House clean enough. Room to fit a plate or two on the coffee table without fear of the remotes being pushed off, confident bills are up to date, no grossness in the bathrooms. I can’t relax and enjoy if it’s waiting for me.
Carols on the radio, but only when the rest is done. Otherwise it’s annoying.
Snow.
When I was a kid, I was always puzzled by one scene from the Albert Finney version of A Christmas Carol, where Scrooge and the Ghost of Christmas Past watch a wagon full of children in costumes riding and singing carols in the snowy woods. When I asked my parents why the kids were in costume, I was told that in the UK, some traditions (like attending costume parties and telling ghost stories) that Americans would associate with Halloween, were done at Christmas there.
Ditto the others – telling ghost stories at Christmas was traditional in England. A book of Christmas stories I have illustrates this with a quote from “The Turn of the Screw” – “The story had held us, around the fire, sufficiently breathless, but except the obvious remark that it was gruesome, as on Christmas Eve in an old house a strange tale should essentially be . . . ”
BTW, Dickens wrote several other Christmas ghost stories as well, but none were nearly as successful as the first. For good reason – most of them aren’t really very good.
I agree about when I feel “Christmas-y,” but I don’t listen to carols on the radio. I was reminded of why when I went shopping with my younger daughter the other day and two different places had the same “all Christmas” radio station playing.
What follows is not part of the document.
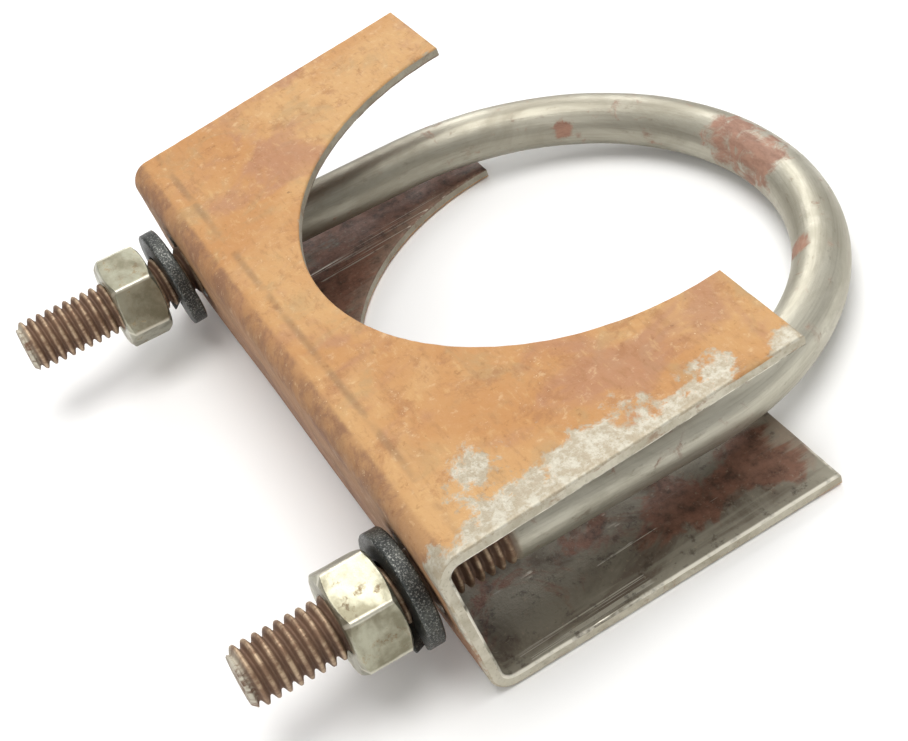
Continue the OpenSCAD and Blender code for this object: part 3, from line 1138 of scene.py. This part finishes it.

I guess if you have to play Christmas music all day you can’t be too picky, but we heard some of the worst junk! My family has at least a dozen Christmas albums, so who needs the radio?
(Recommendation: a wonderful little gem by the Hampton String Quartet called “What if Mozart Wrote ‘Have Yourself a Merry Little Christmas’?”)
Ah, maybe that is where I got my vague idea that it was a tradition: I read The Turn of the Screw once in college (not *for* college, but I remember I was in college at the time)..
I try to stick to Advent music before Christmas, although I might be stricter about that if we were actually home during the Christmas season to listen to Christmas music then.
Several Native American tribes can only tell stories during the winter. I think it’s between first snow and first rain. Otherwise, the animals will stop and listen rather than get ready for winter.